PROTECTED COMMUNITY AREAS: A PARTICIPATORY STRATEGY COMBINING PROMOTION OF SUSTAINABLE DEVELOPMENT AND GENDER PERSPECTIVE

Sambou Ndiaye, Ndeye Absa Diop

Abstract


This article discusses the experience of the protected community area of Sindia. Located in the region of Thiès, in the center of Senegal, the area groups together 19 villages and their respective 19 GIE des femmes (women’s cooperatives) for a total of 1325 people. It combines sustainable management of resources, promotion of gender equality, solidarity-based economy and poverty eradication. Poverty, deforestation and water erosion causing the disappearance of plant species useful for food and pharmacopoeia characterize this territory. Faced with this situation, local women mobilized with the support of the NGO ACCES and State services, to regenerate and develop a protected community area. Indeed, it was the women who mobilized the local government to sign a local convention aiming at entrusting them with the enhancement, regeneration and exploitation of those neglected lands.

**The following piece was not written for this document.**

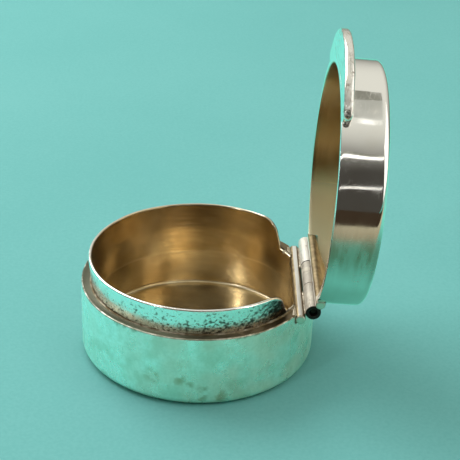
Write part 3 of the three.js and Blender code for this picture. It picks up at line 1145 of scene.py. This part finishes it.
# Left, right, front and back, height above the base, and colour.
LEVEL_CARDS = [
    ("table_edge", -300, 300, -125, -60, 0.3, (0.52, 0.475, 0.32)),
    ("table_dark", -300, 300, -1500, -125, 0.3, (0.045, 0.03, 0.018)),
    ("overhead_flag", 112, 150, -56, 130, 585, (0.46, 0.46, 0.41)),
    ("flag_far_half", 112, 150, 130, 258, 585, (0.26, 0.26, 0.215)),
    ("white_patch", 127, 144, -112, -62, 585, (1.6, 1.58, 1.5)),
]

WORLD_DARK = (0.06, 0.056, 0.048)
WORLD_BRIGHT = (0.78, 0.77, 0.69)
WORLD_TILT = math.radians(25)

# Place, aim, width, depth, power and colour of each soft light.
OVERHEAD = ((-260, 220, 330), (0, 0, 15), 380, 380, 1.5)
LEFT_WINDOW = ((-298, -308, 320), (0, 0, 8), 22, 200, 0.19)
WINDOW_IN_LID = ((356, -268, 277), (-6, 12, 1), 22, 200, 0.25, (1, 0.9, 0.72))
FILL = ((260, -160, 420), (20, 0, 0), 400, 400, 0.5)


def rectangle(left, right, front, back):
    """The corners of a rectangle, in order round it."""
    return (left, front), (right, front), (right, back), (left, back)


def make_sheet(name, corners, material):
    """A flat sheet of the stage, from its four corners in metres."""
    mesh = bpy.data.meshes.new(name)
    mesh.from_pydata(corners, [], [(0, 1, 2, 3)])
    mesh.materials.append(material)
    sheet = placed(name, mesh)
    return sheet


def make_floor(name, drop, material):
    """A wide level sheet, a little under the box."""
    half = FLOOR_HALF_WIDTH * MM
    level = cad_box[0].z - drop * MM
    return make_sheet(name, [(x, y, level) for x, y in rectangle(-half, half, -half, half)], material)


def make_floors():
    """The pale floor that the camera sees, and the deeper one that only reflections show."""
    seen = make_floor("floor", FLOOR_DROP, floor_material())
    seen.visible_glossy = False
    mirrored = make_floor("mirrored_floor", MIRRORED_DROP, mirrored_floor_material())
    only_in_reflections(mirrored)


def only_in_reflections(made):
    """Hides a piece of the stage from all but reflections."""
    made.visible_camera = False
    made.visible_diffuse = False
    made.visible_shadow = False


def make_world():
    """Soft light from all round, brighter from above and behind."""
    world = bpy.data.worlds.new("studio")
    world.use_nodes = True
    tree = world.node_tree
    tree.nodes.clear()
    direction = add(tree, "ShaderNodeTexCoord", {}).outputs["Generated"]
    axis = (0, math.sin(WORLD_TILT), math.cos(WORLD_TILT))
    product = follow("ShaderNodeVectorMath", {0: direction, 1: axis}, operation="DOT_PRODUCT")
    colour = blended(eased(product.outputs["Value"], 0.12, 0.92), WORLD_DARK, WORLD_BRIGHT)
    background = follow("ShaderNodeBackground", {"Color": colour, "Strength": 1.0}).outputs[0]
    follow("ShaderNodeOutputWorld", {"Surface": background})
    bpy.context.scene.world = world


def make_light(name, place, aim, width, depth, power, colour=(1, 1, 1)):
    """A soft rectangular light, turned to its aim."""
    lamp = bpy.data.lights.new(name, "AREA")
    lamp.shape = "RECTANGLE"
    lamp.size = width * MM
    lamp.size_y = depth * MM
    lamp.energy = power
    lamp.color = colour
    made = placed(name, lamp)
    made.location = Vector(place) * MM
    made.rotation_euler = (Vector(aim) - Vector(place)).to_track_quat("-Z", "Y").to_euler()
    return made


def light_only(light, pieces):
    """Keeps a light to these pieces, and lets nothing else block it."""
    group = bpy.data.collections.new(light.name)
    for piece in pieces:
        group.objects.link(piece)
    light.light_linking.receiver_collection = group
    light.light_linking.blocker_collection = group


def upright_corners(azimuth, elevation, wide, high):
    """The corners of a card that is square to a direction seen from the box."""
    around, up = math.radians(azimuth), math.radians(elevation)
    toward = Vector((math.sin(around) * math.cos(up), -math.cos(around) * math.cos(up), math.sin(up)))
    side = Vector((math.cos(around), math.sin(around), 0)) * math.tan(math.radians(wide / 2))
    rise = toward.cross(side.normalized()) * math.tan(math.radians(high / 2))
    middle = Vector(CARD_MIDDLE)
    return [(toward + side * a + rise * b) * CARD_DISTANCE + middle for a, b in rectangle(-1, 1, -1, 1)]


def make_card(name, corners, colour):
    """A glowing card that only reflections show."""
    material, tree = new_material(name)
    glow = add(tree, "ShaderNodeEmission", {"Color": (*colour, 1), "Strength": 1.0}).outputs[0]
    follow("ShaderNodeOutputMaterial", {"Surface": glow})
    only_in_reflections(make_sheet(name, [corner * MM for corner in corners], material))


def make_cards():
    """The cards that stand in for what surrounds the box."""
    for name, azimuth, elevation, wide, high, colour in UPRIGHT_CARDS:
        make_card(name, upright_corners(azimuth, elevation, wide, high), colour)
    for name, left, right, front, back, level, colour in LEVEL_CARDS:
        corners = [Vector((x, y, level)) for x, y in rectangle(left, right, front, back)]
        make_card(name, corners, colour)


def make_camera():
    """The camera at the photograph's viewing angle, aimed beside and above the middle of the base."""
    flat = math.cos(CAMERA_ELEVATION)
    back_x = math.sin(CAMERA_AZIMUTH) * flat
    back_y = -math.cos(CAMERA_AZIMUTH) * flat
    back = Vector((back_x, back_y, math.sin(CAMERA_ELEVATION)))
    level_right = Vector((0, 0, 1)).cross(back).normalized()
    level_up = back.cross(level_right)
    right = level_right * math.cos(CAMERA_ROLL) + level_up * math.sin(CAMERA_ROLL)
    up = back.cross(right)
    place = (right * AIM_RIGHT + up * AIM_UP + back * CAMERA_DISTANCE) * MM
    camera = bpy.data.cameras.new("camera")
    camera.lens = CAMERA_LENS
    camera.clip_start = MM
    camera.clip_end = 10
    made = placed("camera", camera)
    made.matrix_world = Matrix((
        (right.x, up.x, back.x, place.x),
        (right.y, up.y, back.y, place.y),
        (right.z, up.z, back.z, place.z),
        (0, 0, 0, 1),
    ))
    bpy.context.scene.camera = made


# -------- the scene

frosted = fitting_material("frosted_fitting", FROSTED_SILVER, 0.5, 0.42, 81, 0.6)
worn = fitting_material("worn_fitting", WORN_SILVER, 0.7, 0.45, 86, 0.6)
polished = fitting_material("polished_fitting", HANDLED_SILVER, 0.6, 0.13, 91)
dark = fitting_material("dark_fitting", TARNISH_AND_SHADE, 0.9, 0.4, 101)
brown = fitting_material("brown_fitting", LEDGE_BROWN, 0.5, 0.45, 106)
solder = fitting_material("solder", SOLDER_GREY, 0.9, 0.36, 111)
gilt_plate = gilt_fitting_material()
wire = bearer_material()

cup = make_cup(cup_material())
liner = make_liner(liner_material())
make_root_solder(brown)
make_plate("body_plate", "body", BODY_RADIUS, solder, "body_hinge_plate")
make_bearer("body_bearer_wire", "body", wire, "body_hinge_bearer")
make_solder("front_solder", "body", solder, body_seam(-1), WIRE_BEAD)
make_solder("rear_solder", "body", solder, body_seam(1), WIRE_BEAD)
make_solder("front_barrel_solder", "body", solder, barrel_seam(-9.0, -3.1), BARREL_BEAD)
make_solder("rear_barrel_solder", "body", solder, barrel_seam(4.0, 10.0), BARREL_BEAD)
make_knuckle("front_barrel_knuckle", "body", worn, "front_body_knuckle", 11, 1.0, 0.4)
make_knuckle("rear_barrel_knuckle", "body", frosted, "rear_body_knuckle", 12, 0.9, 0.7)
make_pin(dark)
make_lid(lid_material())
make_plate("lid_plate", "lid", LID_RADIUS, gilt_plate, "lid_hinge_plate")
make_bearer("lid_bearer_wire", "lid", wire, "lid_hinge_bearer")
make_knuckle("lid_barrel_knuckle", "lid", worn, "lid_knuckle", 13, 0.4, 0.9)
make_solder("lid_solder", "lid", gilt_plate, lid_seam(), LID_BEAD)
make_tab(polished)

make_floors()
make_world()
make_light("overhead", *OVERHEAD)
make_light("left_window", *LEFT_WINDOW)
# The window as the gilt lid would mirror it down into the cup.
light_only(make_light("window_in_lid", *WINDOW_IN_LID), [cup, liner])
make_light("fill", *FILL).visible_glossy = False
make_cards()
make_camera()

bpy.context.scene.view_settings.view_transform = "Standard"

bpy.context.view_layer.update()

The community initiative of forest regeneration has enabled women to gain access to land ownership for the first time and to significantly improve their income by producing and marketing local forest by-products. In order to safeguard their savings, the women –together with the technical and financial support of the NGO – set up 57 solidarity calabashes (rotary micro-credit mechanisms) which, in 2014, allowed them to mobilize an amount of  8 417 125 CFA francs (about 12,800 euros).

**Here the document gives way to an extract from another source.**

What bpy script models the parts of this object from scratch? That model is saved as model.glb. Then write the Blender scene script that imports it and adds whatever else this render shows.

This experience is based on sustainable strategies, potentially replicable on a large scale, and suitable to promoting the sustainable management of natural resources and the revaluing of local products. Their exploitation is a sustainable source of income for women. Progress is also being made in the area of natural resource management and environmental protection.

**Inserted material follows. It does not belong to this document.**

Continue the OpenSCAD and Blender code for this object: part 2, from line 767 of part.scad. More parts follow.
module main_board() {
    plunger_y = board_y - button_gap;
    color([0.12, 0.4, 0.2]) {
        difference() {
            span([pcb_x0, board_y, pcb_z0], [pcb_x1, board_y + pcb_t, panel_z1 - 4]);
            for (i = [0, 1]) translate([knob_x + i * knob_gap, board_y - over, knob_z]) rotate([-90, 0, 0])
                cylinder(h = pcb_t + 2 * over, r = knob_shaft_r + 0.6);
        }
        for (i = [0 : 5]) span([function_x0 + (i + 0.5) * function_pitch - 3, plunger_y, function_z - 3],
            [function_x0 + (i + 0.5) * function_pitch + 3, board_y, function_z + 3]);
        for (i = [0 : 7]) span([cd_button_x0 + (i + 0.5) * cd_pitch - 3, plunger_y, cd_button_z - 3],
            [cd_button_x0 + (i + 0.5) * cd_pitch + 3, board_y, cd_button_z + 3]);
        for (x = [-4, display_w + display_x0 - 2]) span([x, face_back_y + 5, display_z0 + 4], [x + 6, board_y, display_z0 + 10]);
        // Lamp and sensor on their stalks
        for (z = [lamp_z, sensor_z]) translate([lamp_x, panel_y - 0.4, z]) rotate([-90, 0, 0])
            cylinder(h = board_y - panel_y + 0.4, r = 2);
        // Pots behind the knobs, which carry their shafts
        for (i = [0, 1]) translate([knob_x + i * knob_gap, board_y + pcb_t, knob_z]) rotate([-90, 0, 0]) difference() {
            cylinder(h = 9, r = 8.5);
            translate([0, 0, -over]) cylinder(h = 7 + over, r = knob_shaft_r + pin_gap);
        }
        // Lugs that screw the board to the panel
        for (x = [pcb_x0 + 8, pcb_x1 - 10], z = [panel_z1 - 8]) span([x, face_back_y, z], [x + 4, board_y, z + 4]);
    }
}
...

The results of this experience can be appreciated at many levels. Apart from the environmental contribution, the experience of women in Sindia also has an important socio-economic impact. On the one hand, the protected community area has regenerated threatened plant species, has led to appearance of new fruit and medicinal species, the restoration of vegetation cover and the reinforcement of environmental awareness amongst the population. The experience has also reinforced the consideration given to women’s key role in the local development of their community and the interpersonal links between the members.